A total of 4500 candidates ran in the parliamentary election.

The polling stations opened at 8 a.m. local time and were kept open past the scheduled closing time of 6 p.m. to accommodate late voters.

The race was mainly between conservatives and reformists, especially in the capital Tehran, which itself sends 30 MPs to parliament.

To woo voters, each of the rival factions as well as independents claimed their program would control inflation and create more jobs.

Each faction said experts should be elected to parliament who can approve laws that would reduce the economic burden on the people.

During the election campaign, the reformists criticized the conservatives for dragging their feet in the implementation of Article 44 of the Constitution, which calls for the privatization of state companies. They even said the economic policy adopted by the conservatives is not in line with the 20-Year Outlook Plan.



Voting is a right that should be exercised

Supreme Leader of the Islamic Revolution Ayatollah Sayyed Ali Khamenei called on people to fully exercise their right to vote on Friday.

“For instance, in the Tehran constituency, in which candidates are contesting 30 Majlis seats, if people vote for 29 candidates, they have failed to use one thirtieth of their right to vote.”

After casting his vote, the Leader described the March 14 election as a crucial day for the Iranian nation and advised all citizens to use this opportunity.

He also asked people not to postpone going to the polls until the last hours before they close.

Iranian Jews register to cast their ballots for their representative to parliament at a polling station in Tehran.


Ahmadi nejad

President Mahmoud Ahmadinejad said the Iranian nation’s presence in the country’s political arena would humiliate the enemies.

The Majlis belongs to the people and its strength depends on a massive turnout, he said after voting in Friday’s parliamentary election.

Ahmadinejad flew in from the Organization of the Islamic Conference (OIC) summit in Dakar, Senegal to cast his vote.

He said the Iranian people have always made the right decision and all eyes are now on the Iranian nation, adding that the world wants to select Iran as its “role model”.

“This election is a strong response to the insults and coercion of the global arrogance,” he asserted in a reference to the imperialist forces.

The president also expressed regret that teenagers under the age of 18 were not eligible to vote in this election. The voting age had been 15, but the parliament passed a law raising the voting age to 18 in 2007.

Meanwhile, Assembly of Experts Chairman Akbar Hashemi Rafsanjani said election boycotts never produce the desired result and critics of the government who refuse to go to the polls are making a big mistake.

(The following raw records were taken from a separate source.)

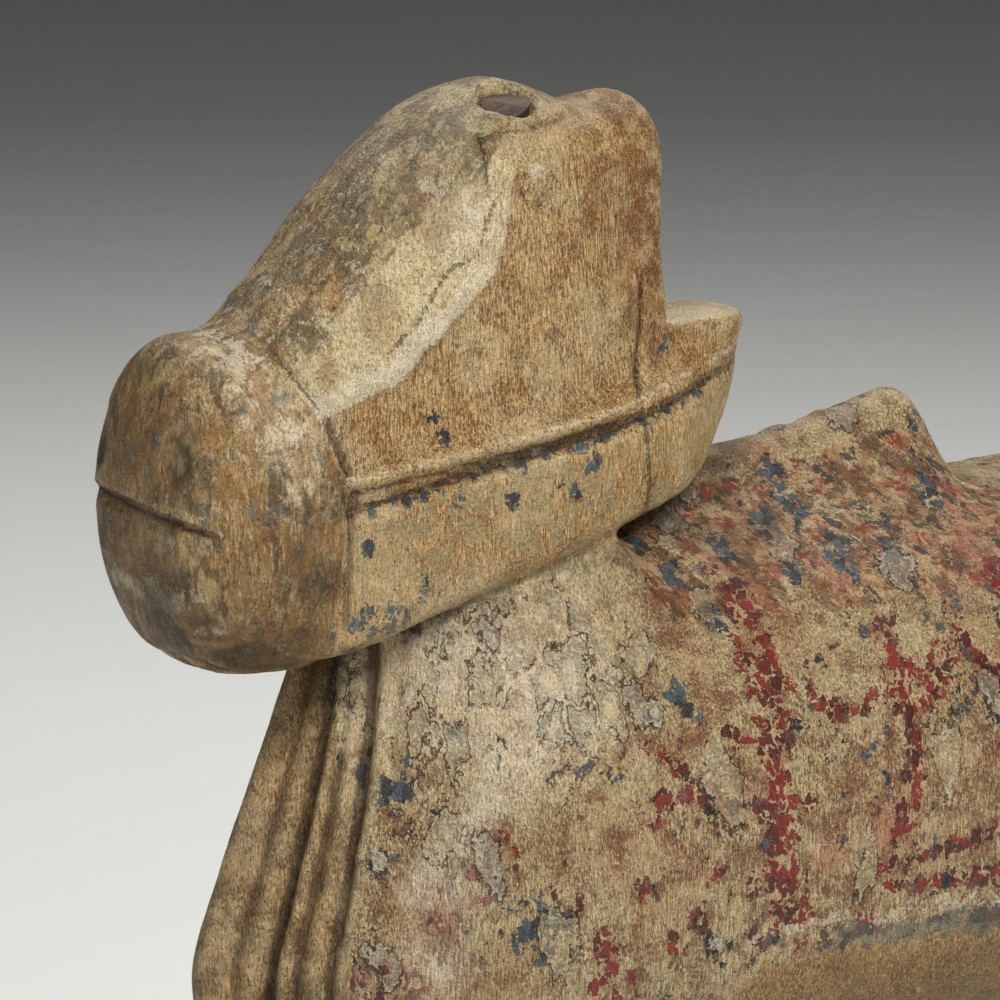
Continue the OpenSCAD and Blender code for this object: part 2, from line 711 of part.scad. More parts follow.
// Tow eye: a flat forged ring on a long shank driven into the front cross foot. It reaches
// past the wheels, so that the cord runs clear of them.
tow_face_y = front_axle_y - foot_depth/2;
tow_eye_r = tow_hole_d/2 + tow_eye_wall;
tow_clearance = 2;
eye_y = front_axle_y - wheel_d/2 - tow_hole_d/2 - tow_clearance;
shank_end_gap = 0.5;
module tow_eye() {
    // The shank starts inside the ring and ends in its hole
    shank_from = eye_y + tow_hole_d/2 + past;
    color("dimgray")
        difference() {
            union() {
                translate([0, eye_y, axle_z])
                    rotate([0, 90, 0])
                        cylinder(h = tow_eye_t, r = tow_eye_r, center = true, $fn = 32);
                translate([0, shank_from, axle_z])
                    rotate([-90, 0, 0])
                        cylinder(h = tow_face_y + tow_shank_depth - shank_from,
                            d = tow_shank_d, $fn = 16);
            }
            translate([0, eye_y, axle_z])
                rotate([0, 90, 0])
                    cylinder(h = tow_eye_t + 2*tow_shank_d, d = tow_hole_d, center = true,
                        $fn = 32);
        }
}

carved_bull();
horn_stub(LEFT);  // horn_stub_left
horn_stub(RIGHT);  // horn_stub_right
axle(FRONT);  // front_axle
axle(REAR);  // rear_axle
wheel(FRONT, LEFT);  // front_left_wheel
wheel(FRONT, RIGHT);  // front_right_wheel
wheel(REAR, LEFT);  // rear_left_wheel
wheel(REAR, RIGHT);  // rear_right_wheel
washer(FRONT, LEFT, inner_washer_x);  // front_left_inner_washer
washer(FRONT, RIGHT, inner_washer_x);  // front_right_inner_washer
washer(REAR, LEFT, inner_washer_x);  // rear_left_inner_washer
washer(REAR, RIGHT, inner_washer_x);  // rear_right_inner_washer
washer(FRONT, LEFT, outer_washer_x);  // front_left_outer_washer
washer(FRONT, RIGHT, outer_washer_x);  // front_right_outer_washer
washer(REAR, LEFT, outer_washer_x);  // rear_left_outer_washer
washer(REAR, RIGHT, outer_washer_x);  // rear_right_outer_washer
linchpin(FRONT, LEFT);  // front_left_linchpin
linchpin(FRONT, RIGHT);  // front_right_linchpin
linchpin(REAR, LEFT);  // rear_left_linchpin
linchpin(REAR, RIGHT);  // rear_right_linchpin
tow_eye();
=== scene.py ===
# %% [markdown]
# # A carved toy bull, dressed over its CAD frame
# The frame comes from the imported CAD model. It gives the bodies, the joints and the box that
# nothing here may leave. Everything below adds what CAD left out: the carver's surface, the
# old paint, the rust and the light.

# %% The frame
import math
from functools import reduce
from itertools import product
from types import SimpleNamespace
import bpy
import numpy as np
from mathutils import Matrix, Vector


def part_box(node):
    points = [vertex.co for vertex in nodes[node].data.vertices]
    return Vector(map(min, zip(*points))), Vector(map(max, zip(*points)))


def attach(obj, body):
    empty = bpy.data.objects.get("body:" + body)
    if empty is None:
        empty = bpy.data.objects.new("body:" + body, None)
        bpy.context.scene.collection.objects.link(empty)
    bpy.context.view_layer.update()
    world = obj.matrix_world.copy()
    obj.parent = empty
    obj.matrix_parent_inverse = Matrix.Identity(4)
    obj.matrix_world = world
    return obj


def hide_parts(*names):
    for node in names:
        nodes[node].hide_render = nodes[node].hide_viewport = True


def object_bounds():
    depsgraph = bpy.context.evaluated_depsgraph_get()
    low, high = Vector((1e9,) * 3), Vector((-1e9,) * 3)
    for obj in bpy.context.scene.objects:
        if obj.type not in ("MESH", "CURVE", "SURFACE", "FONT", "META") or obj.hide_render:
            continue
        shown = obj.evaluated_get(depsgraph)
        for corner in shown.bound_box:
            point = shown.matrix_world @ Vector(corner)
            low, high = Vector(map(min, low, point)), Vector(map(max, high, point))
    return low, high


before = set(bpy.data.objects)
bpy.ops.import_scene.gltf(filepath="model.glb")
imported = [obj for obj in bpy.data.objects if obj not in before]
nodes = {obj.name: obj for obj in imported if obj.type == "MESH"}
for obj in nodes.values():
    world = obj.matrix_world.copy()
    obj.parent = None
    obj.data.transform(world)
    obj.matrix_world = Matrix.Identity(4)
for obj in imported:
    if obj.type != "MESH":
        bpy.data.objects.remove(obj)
cad_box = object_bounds()
MM = 0.001

# %% [markdown]
# ## Camera
# The photograph looks at the left side of the head from a little in front and above, with a
# long lens. The camera is placed on a sphere round a point in the neck, which keeps the angle
# and the framing apart: the angle moves the camera, and the lens sets how much is in view.

# %% Camera
VIEW_TURN = math.radians(59.0)
VIEW_RISE = math.radians(12.5)
VIEW_FROM = 1.150
VIEW_AT = Vector((0.0, -0.1285, 0.255))
VIEW_WIDTH = 0.235
SENSOR = 36.0


def back_vector(turn, rise):
    """From the point looked at towards a camera or lamp at this turn and rise."""
    return Vector((math.sin(turn)*math.cos(rise), -math.cos(turn)*math.cos(rise),
                   math.sin(rise)))


def place_camera():
    back = back_vector(VIEW_TURN, VIEW_RISE)
    right = Vector((math.cos(VIEW_TURN), math.sin(VIEW_TURN), 0.0))
    turn = Matrix((right, back.cross(right), back)).transposed().to_4x4()
    turn.translation = VIEW_AT + back*VIEW_FROM
    data = bpy.data.cameras.new("camera")
    data.sensor_width = SENSOR
    data.lens = SENSOR*VIEW_FROM/VIEW_WIDTH
    camera = bpy.data.objects.new("camera", data)
    bpy.context.scene.collection.objects.link(camera)
    camera.matrix_world = turn
    bpy.context.scene.camera = camera
    return camera


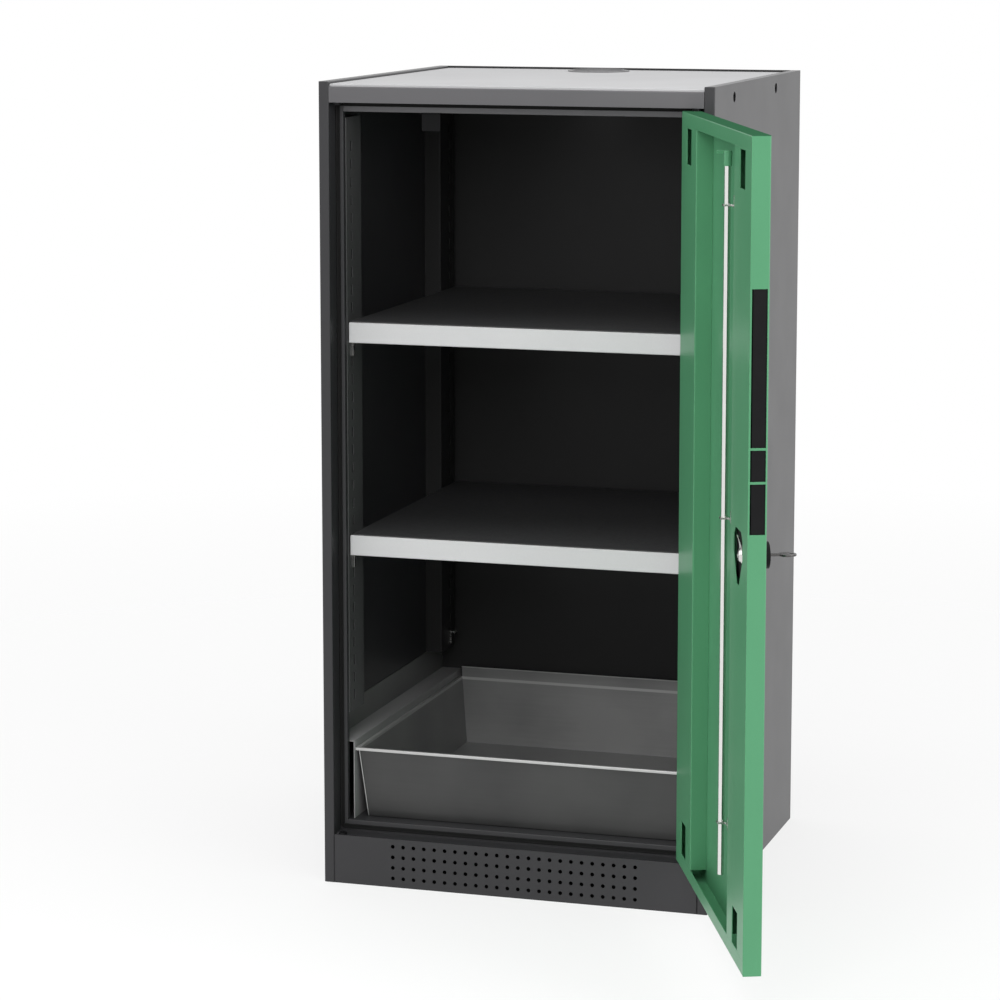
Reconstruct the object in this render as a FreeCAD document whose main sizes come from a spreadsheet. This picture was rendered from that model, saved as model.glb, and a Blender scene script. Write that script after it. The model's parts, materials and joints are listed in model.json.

Those who do not intend to participate in the election will harm themselves more than anyone else since that it is a kind of “self-destruction”, he stated in a sermon at Friday prayers in Tehran.

If anyone has any objection, they should express it by voting in the election, Rafsanjani added.

On a visit to the Interior Ministry’s election headquarters, National Confidence Party Secretary General Mahdi Karrubi said the interior minister had repeatedly assured candidates and the general public that the election would be completely fair. 

Karrubi added that he was certain that there would be more NCP MPs in the next parliament.

There are about 44 million eligible voters in the country. Some 700,000 citizens were tasked with monitoring and providing security for the election.

Christians vote to elect one of their three representatives to parliament.

The vote was a blow to the U.S. and certain European countries which have been pressing for tough economic sanctions to be imposed on Iran for its legal and peaceful nuclear program.

The U.S. pushed for a hasty UN Security Council resolution against Iran to discourage people from voting.

Interior Minister Mostafa Purmohammadi said the Interior Ministry uses advanced computers to count the votes and the results are expected by Monday or Tuesday.

Average voter turnout in the world is 45-60 percent, Iran’s average voter is 62.5 percent, he added.